L’intégration des approches fondées sur les écosystèmes dans les cadres juridiques de protection des pêches traditionnelles représente une tendance prometteuse. Le Belize a adopté en 2020 une législation pionnière avec le Fisheries Resources Act qui intègre explicitement cette approche écosystémique tout en reconnaissant les droits des pêcheurs traditionnels, créant ainsi un modèle potentiellement transposable à d’autres juridictions.
La diplomatie océanique évolue également avec l’émergence de nouveaux forums et instruments. Les négociations sur la conservation et l’utilisation durable de la biodiversité marine dans les zones au-delà de la juridiction nationale (BBNJ) pourraient aboutir à un traité qui, pour la première fois, reconnaîtrait explicitement les droits et intérêts des communautés côtières traditionnelles dans la gouvernance de la haute mer.
L’intégration des Objectifs de Développement Durable (ODD) dans les cadres juridiques nationaux offre une opportunité de renforcement de la protection des pêcheries traditionnelles. L’ODD 14 (Vie aquatique) comprend des cibles spécifiques concernant l’accès des petits pêcheurs aux ressources marines et aux marchés (cible 14.b), fournissant un levier pour des réformes législatives inclusives.

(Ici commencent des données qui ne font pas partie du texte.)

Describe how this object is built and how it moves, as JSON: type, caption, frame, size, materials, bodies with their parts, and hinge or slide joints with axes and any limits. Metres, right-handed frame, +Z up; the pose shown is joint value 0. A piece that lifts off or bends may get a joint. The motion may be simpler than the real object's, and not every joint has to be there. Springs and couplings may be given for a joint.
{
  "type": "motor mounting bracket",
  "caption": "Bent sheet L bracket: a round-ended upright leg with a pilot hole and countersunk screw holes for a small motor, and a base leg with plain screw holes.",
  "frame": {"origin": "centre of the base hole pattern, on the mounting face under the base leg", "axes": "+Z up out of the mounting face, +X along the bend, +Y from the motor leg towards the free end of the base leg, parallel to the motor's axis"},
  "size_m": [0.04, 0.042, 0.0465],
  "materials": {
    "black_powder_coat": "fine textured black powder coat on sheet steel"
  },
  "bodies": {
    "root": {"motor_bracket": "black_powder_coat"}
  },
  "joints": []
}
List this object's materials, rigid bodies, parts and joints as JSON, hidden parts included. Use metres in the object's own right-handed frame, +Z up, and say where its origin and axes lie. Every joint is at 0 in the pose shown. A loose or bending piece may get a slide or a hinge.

- Reconnaissance juridique des droits des écosystèmes marins
- Cadres juridiques adaptatifs face au changement climatique
- Intégration des approches écosystémiques dans la législation
- Mécanismes transfrontaliers de protection des savoirs traditionnels
La protection juridique des ressources halieutiques traditionnelles se trouve à un carrefour décisif. L’avenir de cette protection dépendra largement de notre capacité collective à développer des cadres juridiques qui respectent la diversité culturelle, s’adaptent aux changements environnementaux et reconnaissent pleinement la contribution des communautés traditionnelles à la gestion durable des océans. Le défi consiste à transcender les approches sectorielles pour adopter une vision véritablement holistique où la protection juridique des ressources halieutiques traditionnelles devient partie intégrante d’une gouvernance océanique équitable et durable.